As Premier of the great and proud province of Newfoundland and Labrador, I found Ms. Wente’s column to be more than insulting. I found it very, very sad. If people around the country wonder why we removed the Canadian flag to protest against the treatment of our province by the federal government, I suggest they look no further than Ms. Wente’s column. Her comments perfectly demonstrate why Newfoundlanders and Labradorians have to take such firm action to get the attention of the people of this country. Her paternalistic and condescending attitude serves only to further ignite the passion of our people at home and abroad.

PATTI GOWER/THE GLOBE AND MAIL

CBC commentator Rex Murphy, a native Newfoundlander, also weighed in against Ms. Wente:

Her last shot was as carelessly aimed as all the rest. You can keep all the gas and oil revenue, she says, but pay us (there’s that enigmatic “us” again) back what we’ve sent down. Well, say I, not so fast. Restock (and return) the Continental Shelf, turn back Churchill Falls and, one last thing, rescind the contemptible practice – that obviously has appeal to very limited natures – of dealing in caricature and stereotype, and maligning an entire province on the basis of little more than ill-acquaintance and condescension. Shut down the Newfie joke industry, of which, it mildly saddens me to say, Margaret Wente’s column is an extended and singularly hostile example.

On The Globe's letters page, others supported Mr. Williams's position. Here's an excerpt from one by Shannon Reardon:

The crux of the issue, if Margaret Wente (Oh Danny Boy, Pipe Down – Jan. 6) had bothered to pay attention, was that in June of last year, Prime Minister Paul Martin made a campaign promise to our Premier and to our province. He publicly accepted the proposal of the government of Newfoundland and Labrador to remove the effect of the equalization clawback on offshore revenues so that the province would receive 100 per cent of the value from these revenues. Mr. Martin has reneged on this promise, and Premier Danny Williams is doing what is right and what Newfoundlanders and Labradorians would expect of their leader: He is fighting for what we were promised and what we are rightly owed, and he is doing all he can, even if it means temporarily taking down the Canadian flag, to ensure that the Prime Minister and the government of Canada honour their promise.

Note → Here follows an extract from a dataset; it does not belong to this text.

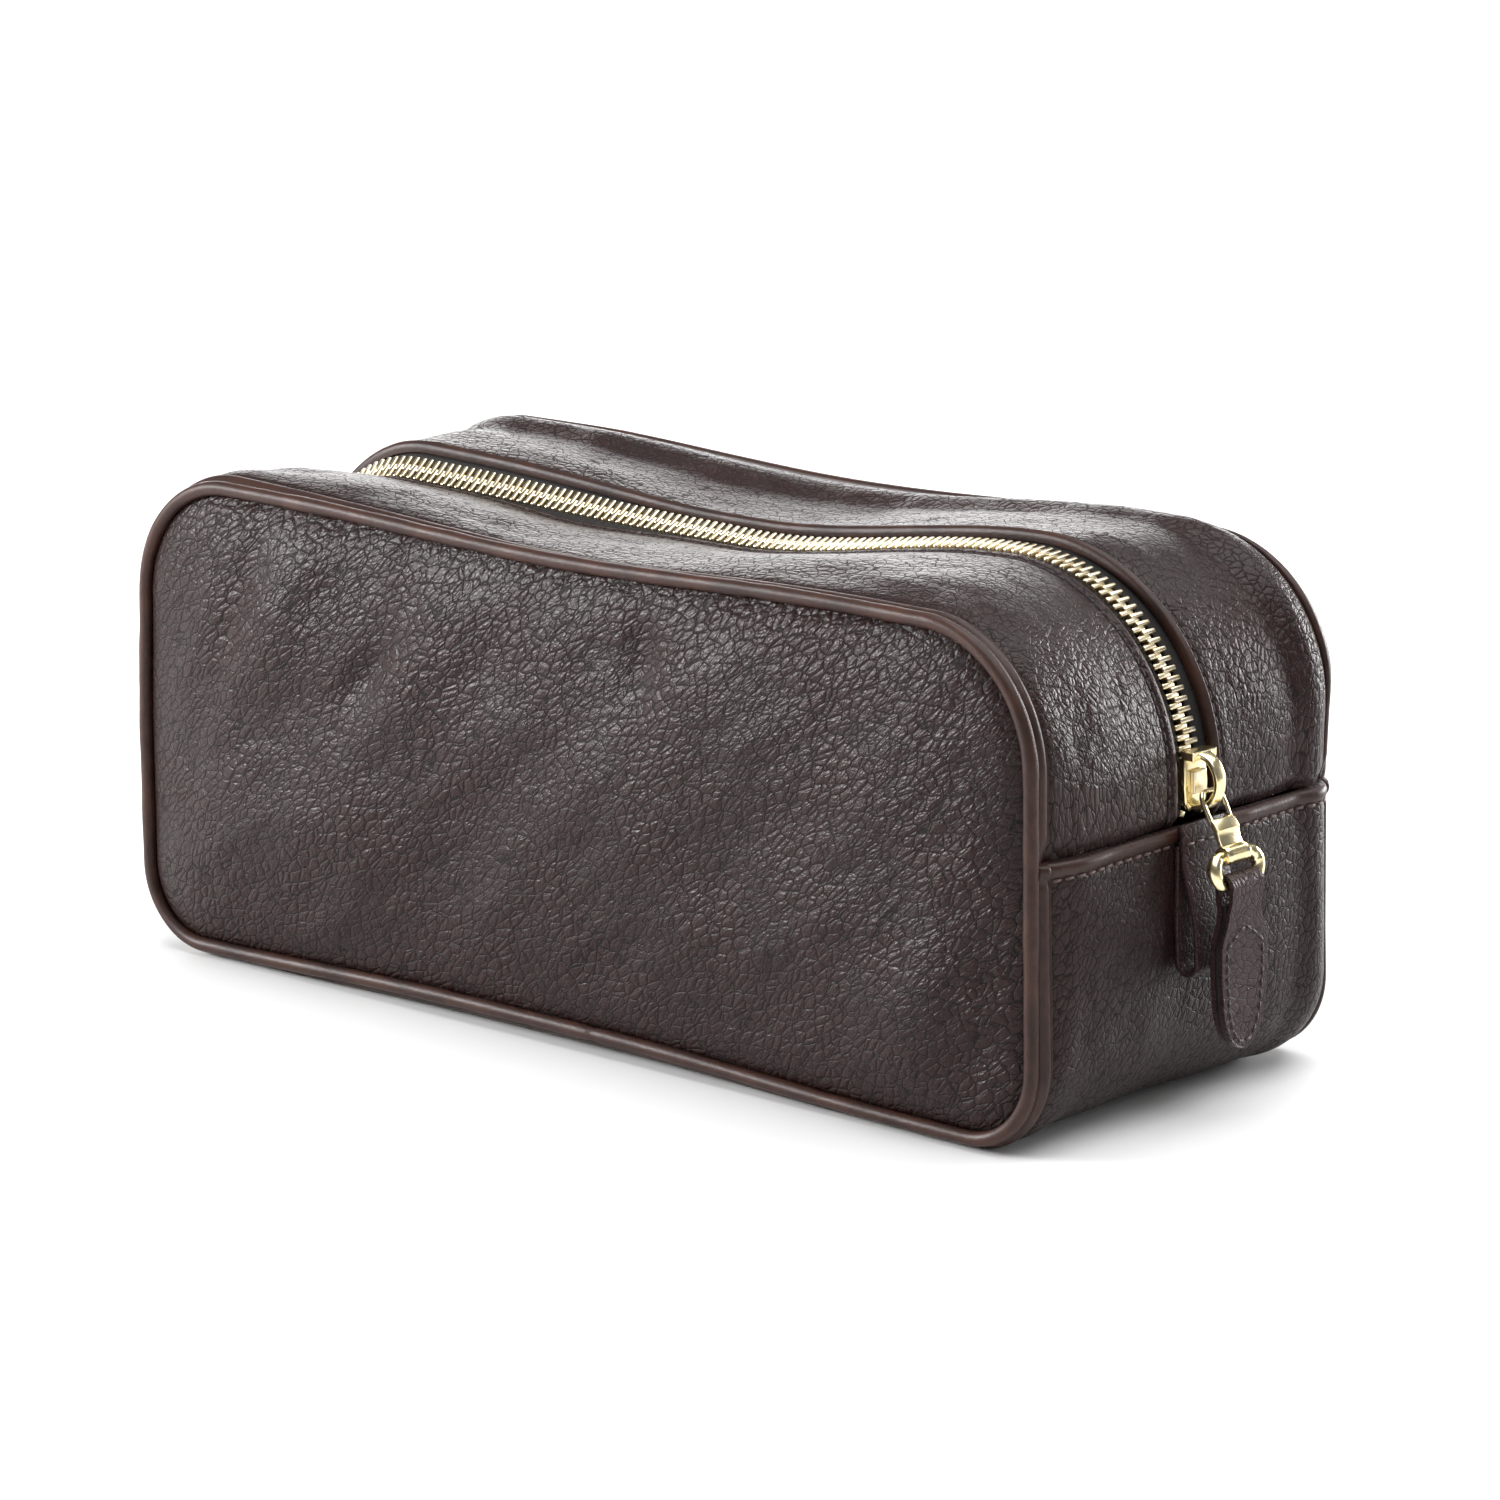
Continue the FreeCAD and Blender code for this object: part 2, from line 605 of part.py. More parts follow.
def zip_stops():
    """The pair of top stops beside the slider and the one bottom stop at the left end."""
    centre, radius = corner_round(1, 0.0)
    tape_x = centre.x + radius - size("tape_drop")
    slot = size("tape_thickness") + 2 * size("contact_gap")
    stops = []
    for side in (-1, 1):
        low_y = 2.1 if side > 0 else -3.4
        block = Part.makeBox(2.2, 1.3, 2.6, V(tape_x - 1.1, low_y, 70.4))
        jaw_y = size("tape_inner") - 0.1 if side > 0 else -4.0
        jaws = Part.makeBox(slot, 4.0 - size("tape_inner") + 0.1, 4.0, V(tape_x - slot / 2, jaw_y, 69.7))
        stops.append(block.cut(jaws))
    new_feature("zip_top_stops", Part.makeCompound(stops))
    block = Part.makeBox(2.8, 6.6, 2.4, V(-tape_x - 1.4, -3.3, 69.0))
    for low_y in (-4.0, size("tape_inner") - 0.1):
        depth = 4.0 - size("tape_inner") + 0.1
        block = block.cut(Part.makeBox(slot, depth, 4.0, V(-tape_x - slot / 2, low_y, 68.0)))
    new_feature("zip_bottom_stop", block)


# --------------------------------------------------------------------------- slider


def slider_section(body, name, low, high, rules):
    """A rectangle across the slider, in the plane through the corner's centre.

    low and high are (distance from the corner centre, sideways) corners; rules are the
    four expressions that set them.
    """
    sketch = new_sketch(body, name, "XY_Plane", "Sizes.zip_top_right - Sizes.zip_corner_right")
    middle = size("gusset_half_length") - size("zip_corner_right")
    left, right = middle + low[0], middle + high[0]
    line(sketch, (left, low[1]), (right, low[1]))
    line(sketch, (right, low[1]), (right, high[1]))
    line(sketch, (right, high[1]), (left, high[1]))
    line(sketch, (left, high[1]), (left, low[1]))
    for edge in range(4):
        sketch.addConstraint(Sketcher.Constraint("Coincident", edge, 2, (edge + 1) % 4, 1))
    for edge in (0, 2):
        sketch.addConstraint(Sketcher.Constraint("Horizontal", edge))
    for edge in (1, 3):
        sketch.addConstraint(Sketcher.Constraint("Vertical", edge))
    base = "Sizes.gusset_half_length - Sizes.zip_corner_right"
    bind(sketch, "DistanceX", -1, 1, 0, 1, left, f"{base} + {rules[0]}")
    bind(sketch, "DistanceX", -1, 1, 0, 2, right, f"{base} + {rules[1]}")
    for point, value, rule in ((1, low[1], rules[2]), (2, high[1], rules[3])):
        if value > 0:
            bind(sketch, "DistanceY", -1, 1, 1, point, value, rule)
        else:
            bind(sketch, "DistanceY", 1, point, -1, 1, -value, rule)
    return sketch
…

Others sided with Ms. Wente, like Kevyn Nightingale:

Rural Newfoundland is not economically viable as it now stands. It depends, and will depend, on handouts from central Canada in perpetuity. Despite the bluster about ‘vast natural resources,’ Mr. Williams doesn’t even dispute this, Ms. Wente’s main contention. All he does is whine about the past injustices of Churchill Falls and the fisheries. I guess that Newfoundlanders had nothing to do with the depletion of the cod stocks – it was all those perfidious foreigners.